──────── Provided data ────────

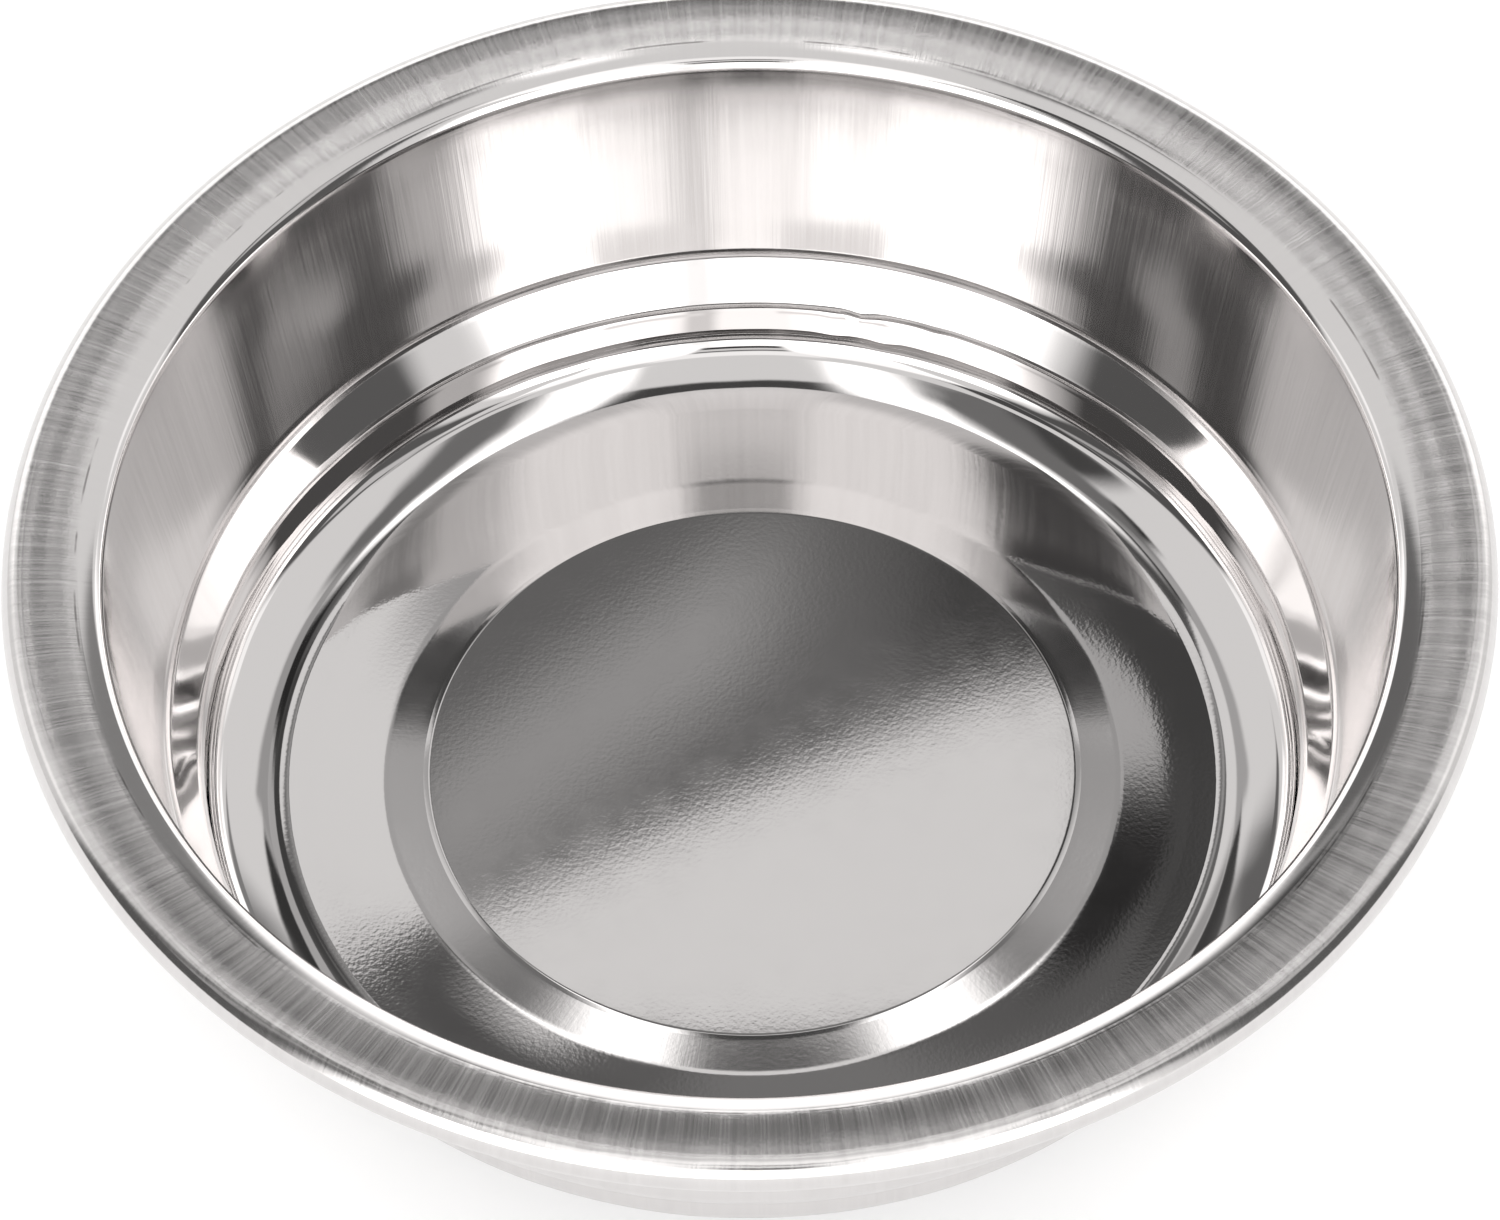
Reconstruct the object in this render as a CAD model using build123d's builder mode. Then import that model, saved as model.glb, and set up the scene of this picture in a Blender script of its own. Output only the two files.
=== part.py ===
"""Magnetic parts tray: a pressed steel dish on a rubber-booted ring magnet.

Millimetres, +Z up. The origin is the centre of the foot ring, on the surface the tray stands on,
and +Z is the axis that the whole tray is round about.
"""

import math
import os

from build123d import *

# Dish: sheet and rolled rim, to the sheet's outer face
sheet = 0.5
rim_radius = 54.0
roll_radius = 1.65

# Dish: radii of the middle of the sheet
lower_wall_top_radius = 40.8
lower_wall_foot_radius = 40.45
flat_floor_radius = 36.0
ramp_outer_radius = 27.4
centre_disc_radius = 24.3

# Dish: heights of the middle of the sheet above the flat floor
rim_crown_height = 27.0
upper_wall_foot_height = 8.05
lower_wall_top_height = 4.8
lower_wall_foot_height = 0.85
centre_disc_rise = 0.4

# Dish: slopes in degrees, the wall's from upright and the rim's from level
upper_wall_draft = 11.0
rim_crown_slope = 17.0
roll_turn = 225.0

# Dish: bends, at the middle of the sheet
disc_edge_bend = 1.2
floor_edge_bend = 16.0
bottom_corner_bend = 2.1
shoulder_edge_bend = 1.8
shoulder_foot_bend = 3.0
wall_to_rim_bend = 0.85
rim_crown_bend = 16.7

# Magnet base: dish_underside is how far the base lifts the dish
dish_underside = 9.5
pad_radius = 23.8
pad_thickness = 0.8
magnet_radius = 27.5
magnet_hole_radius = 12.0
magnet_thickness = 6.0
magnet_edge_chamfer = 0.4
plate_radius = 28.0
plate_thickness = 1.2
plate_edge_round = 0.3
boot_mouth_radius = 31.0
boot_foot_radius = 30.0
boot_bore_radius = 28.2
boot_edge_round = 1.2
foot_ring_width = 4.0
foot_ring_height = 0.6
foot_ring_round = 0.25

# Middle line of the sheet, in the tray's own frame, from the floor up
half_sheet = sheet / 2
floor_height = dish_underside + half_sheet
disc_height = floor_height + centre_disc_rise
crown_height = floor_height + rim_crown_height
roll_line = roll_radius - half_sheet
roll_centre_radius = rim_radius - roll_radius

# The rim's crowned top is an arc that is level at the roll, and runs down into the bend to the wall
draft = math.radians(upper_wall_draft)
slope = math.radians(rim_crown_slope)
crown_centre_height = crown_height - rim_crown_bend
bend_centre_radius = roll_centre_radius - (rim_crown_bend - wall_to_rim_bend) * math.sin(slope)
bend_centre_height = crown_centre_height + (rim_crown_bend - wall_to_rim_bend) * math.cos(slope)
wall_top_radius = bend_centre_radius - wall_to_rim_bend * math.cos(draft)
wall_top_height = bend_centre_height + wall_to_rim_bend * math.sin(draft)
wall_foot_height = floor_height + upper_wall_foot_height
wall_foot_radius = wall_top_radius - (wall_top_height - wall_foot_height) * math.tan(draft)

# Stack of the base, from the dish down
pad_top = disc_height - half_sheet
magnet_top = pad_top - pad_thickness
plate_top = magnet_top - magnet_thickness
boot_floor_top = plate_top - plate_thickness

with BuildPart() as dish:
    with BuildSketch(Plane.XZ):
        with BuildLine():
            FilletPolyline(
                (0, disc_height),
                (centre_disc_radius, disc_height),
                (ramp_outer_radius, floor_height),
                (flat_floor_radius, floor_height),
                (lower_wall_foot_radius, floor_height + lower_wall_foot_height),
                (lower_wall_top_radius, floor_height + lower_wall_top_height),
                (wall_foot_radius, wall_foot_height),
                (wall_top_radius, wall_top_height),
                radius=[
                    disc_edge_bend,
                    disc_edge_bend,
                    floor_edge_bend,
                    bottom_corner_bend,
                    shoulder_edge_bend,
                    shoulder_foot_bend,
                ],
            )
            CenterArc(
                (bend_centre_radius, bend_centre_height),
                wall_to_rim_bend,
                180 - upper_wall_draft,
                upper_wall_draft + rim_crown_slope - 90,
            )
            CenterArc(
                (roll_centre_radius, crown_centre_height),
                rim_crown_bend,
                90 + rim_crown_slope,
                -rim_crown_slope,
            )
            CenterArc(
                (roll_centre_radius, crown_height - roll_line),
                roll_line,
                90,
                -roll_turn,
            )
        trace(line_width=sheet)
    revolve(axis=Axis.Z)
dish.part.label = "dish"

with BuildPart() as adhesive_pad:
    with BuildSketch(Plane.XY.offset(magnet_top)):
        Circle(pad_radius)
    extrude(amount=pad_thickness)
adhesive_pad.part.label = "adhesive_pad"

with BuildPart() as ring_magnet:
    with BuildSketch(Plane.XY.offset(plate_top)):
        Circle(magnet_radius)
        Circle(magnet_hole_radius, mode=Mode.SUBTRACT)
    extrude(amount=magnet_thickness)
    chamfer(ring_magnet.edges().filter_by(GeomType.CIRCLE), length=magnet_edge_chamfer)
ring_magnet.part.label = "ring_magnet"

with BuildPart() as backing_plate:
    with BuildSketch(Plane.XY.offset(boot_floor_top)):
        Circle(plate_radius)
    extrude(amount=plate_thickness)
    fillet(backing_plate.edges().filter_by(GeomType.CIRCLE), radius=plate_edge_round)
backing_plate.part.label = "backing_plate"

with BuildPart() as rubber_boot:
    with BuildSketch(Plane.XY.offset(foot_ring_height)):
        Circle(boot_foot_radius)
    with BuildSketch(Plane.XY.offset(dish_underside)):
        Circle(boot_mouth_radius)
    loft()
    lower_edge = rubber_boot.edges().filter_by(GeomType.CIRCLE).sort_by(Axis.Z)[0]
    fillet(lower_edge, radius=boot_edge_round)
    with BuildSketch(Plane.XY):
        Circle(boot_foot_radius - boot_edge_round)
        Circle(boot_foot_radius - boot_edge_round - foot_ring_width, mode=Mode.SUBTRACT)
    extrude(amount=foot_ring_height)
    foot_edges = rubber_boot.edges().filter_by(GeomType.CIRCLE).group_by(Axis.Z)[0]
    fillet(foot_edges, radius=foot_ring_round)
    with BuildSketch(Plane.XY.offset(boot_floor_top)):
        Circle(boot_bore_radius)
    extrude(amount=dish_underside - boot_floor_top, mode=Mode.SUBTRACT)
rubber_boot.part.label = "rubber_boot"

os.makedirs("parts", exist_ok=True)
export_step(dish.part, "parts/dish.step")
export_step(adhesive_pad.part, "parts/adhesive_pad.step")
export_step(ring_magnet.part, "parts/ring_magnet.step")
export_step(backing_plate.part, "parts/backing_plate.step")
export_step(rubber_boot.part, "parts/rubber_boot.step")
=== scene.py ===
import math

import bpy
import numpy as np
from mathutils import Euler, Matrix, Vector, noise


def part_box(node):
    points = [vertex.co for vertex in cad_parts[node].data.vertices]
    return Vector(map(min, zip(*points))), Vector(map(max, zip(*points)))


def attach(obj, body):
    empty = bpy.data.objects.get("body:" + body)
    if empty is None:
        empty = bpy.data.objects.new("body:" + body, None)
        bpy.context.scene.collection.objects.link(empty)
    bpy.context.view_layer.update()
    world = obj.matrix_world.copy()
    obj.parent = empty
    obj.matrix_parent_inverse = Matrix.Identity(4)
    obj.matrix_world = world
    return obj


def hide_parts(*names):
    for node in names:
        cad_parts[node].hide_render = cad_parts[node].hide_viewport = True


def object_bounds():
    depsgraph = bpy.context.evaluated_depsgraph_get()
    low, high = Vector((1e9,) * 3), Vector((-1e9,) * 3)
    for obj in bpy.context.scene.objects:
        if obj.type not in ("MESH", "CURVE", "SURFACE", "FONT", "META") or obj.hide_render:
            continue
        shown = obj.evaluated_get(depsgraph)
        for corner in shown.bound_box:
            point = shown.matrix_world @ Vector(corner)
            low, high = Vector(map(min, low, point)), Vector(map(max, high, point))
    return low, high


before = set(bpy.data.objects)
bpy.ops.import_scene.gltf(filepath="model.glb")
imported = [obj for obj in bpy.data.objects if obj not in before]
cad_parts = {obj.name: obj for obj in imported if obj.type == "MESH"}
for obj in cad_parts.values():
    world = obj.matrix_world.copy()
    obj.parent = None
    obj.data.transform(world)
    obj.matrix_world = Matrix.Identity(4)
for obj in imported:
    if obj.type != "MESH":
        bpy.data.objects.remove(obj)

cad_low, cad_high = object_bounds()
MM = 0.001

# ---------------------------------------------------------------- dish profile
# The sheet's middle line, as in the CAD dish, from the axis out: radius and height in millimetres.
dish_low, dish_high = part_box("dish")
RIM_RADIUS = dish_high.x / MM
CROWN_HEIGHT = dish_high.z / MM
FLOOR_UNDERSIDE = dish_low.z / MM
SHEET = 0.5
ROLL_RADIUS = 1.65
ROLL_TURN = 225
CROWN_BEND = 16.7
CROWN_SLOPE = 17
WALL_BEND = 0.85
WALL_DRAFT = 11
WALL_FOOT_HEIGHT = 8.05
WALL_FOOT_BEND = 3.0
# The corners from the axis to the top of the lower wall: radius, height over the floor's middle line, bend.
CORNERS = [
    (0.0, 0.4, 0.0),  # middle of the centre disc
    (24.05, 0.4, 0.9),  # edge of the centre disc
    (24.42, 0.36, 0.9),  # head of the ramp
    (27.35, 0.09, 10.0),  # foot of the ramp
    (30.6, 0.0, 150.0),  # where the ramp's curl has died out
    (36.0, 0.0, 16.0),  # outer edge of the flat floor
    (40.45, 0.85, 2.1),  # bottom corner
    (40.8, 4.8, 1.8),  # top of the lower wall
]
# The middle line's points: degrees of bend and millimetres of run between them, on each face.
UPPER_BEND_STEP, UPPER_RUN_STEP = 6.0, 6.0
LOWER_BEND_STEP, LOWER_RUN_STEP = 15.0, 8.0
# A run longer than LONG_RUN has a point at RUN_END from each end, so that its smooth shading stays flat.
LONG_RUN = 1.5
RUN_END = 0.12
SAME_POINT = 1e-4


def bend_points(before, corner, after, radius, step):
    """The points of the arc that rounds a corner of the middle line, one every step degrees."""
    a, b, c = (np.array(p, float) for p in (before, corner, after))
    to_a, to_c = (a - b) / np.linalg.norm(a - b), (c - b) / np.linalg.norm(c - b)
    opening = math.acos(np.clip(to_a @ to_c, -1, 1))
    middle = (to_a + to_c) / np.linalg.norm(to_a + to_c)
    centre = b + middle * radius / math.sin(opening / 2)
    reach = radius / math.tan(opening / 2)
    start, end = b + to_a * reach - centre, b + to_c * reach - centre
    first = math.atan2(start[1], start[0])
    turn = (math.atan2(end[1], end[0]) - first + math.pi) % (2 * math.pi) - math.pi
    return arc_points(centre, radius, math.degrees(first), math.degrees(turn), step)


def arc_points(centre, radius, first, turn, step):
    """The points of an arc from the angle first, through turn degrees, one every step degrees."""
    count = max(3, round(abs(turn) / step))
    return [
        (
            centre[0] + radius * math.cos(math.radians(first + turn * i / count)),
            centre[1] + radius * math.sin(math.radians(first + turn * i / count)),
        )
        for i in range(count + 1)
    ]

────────

> [Problem requirements]
Transcribe exactly, and only, the lines beginning at the line containing "fillet(foot_edges, radius=foot_ring_round)" and ending at the line containing "cad_parts[node].hide_render = cad_parts[node].hide_viewport", both inclusive.

> [Task output]
    fillet(foot_edges, radius=foot_ring_round)
    with BuildSketch(Plane.XY.offset(boot_floor_top)):
        Circle(boot_bore_radius)
    extrude(amount=dish_underside - boot_floor_top, mode=Mode.SUBTRACT)
rubber_boot.part.label = "rubber_boot"

os.makedirs("parts", exist_ok=True)
export_step(dish.part, "parts/dish.step")
export_step(adhesive_pad.part, "parts/adhesive_pad.step")
export_step(ring_magnet.part, "parts/ring_magnet.step")
export_step(backing_plate.part, "parts/backing_plate.step")
export_step(rubber_boot.part, "parts/rubber_boot.step")
=== scene.py ===
import math

import bpy
import numpy as np
from mathutils import Euler, Matrix, Vector, noise


def part_box(node):
    points = [vertex.co for vertex in cad_parts[node].data.vertices]
    return Vector(map(min, zip(*points))), Vector(map(max, zip(*points)))


def attach(obj, body):
    empty = bpy.data.objects.get("body:" + body)
    if empty is None:
        empty = bpy.data.objects.new("body:" + body, None)
        bpy.context.scene.collection.objects.link(empty)
    bpy.context.view_layer.update()
    world = obj.matrix_world.copy()
    obj.parent = empty
    obj.matrix_parent_inverse = Matrix.Identity(4)
    obj.matrix_world = world
    return obj


def hide_parts(*names):
    for node in names:
        cad_parts[node].hide_render = cad_parts[node].hide_viewport = True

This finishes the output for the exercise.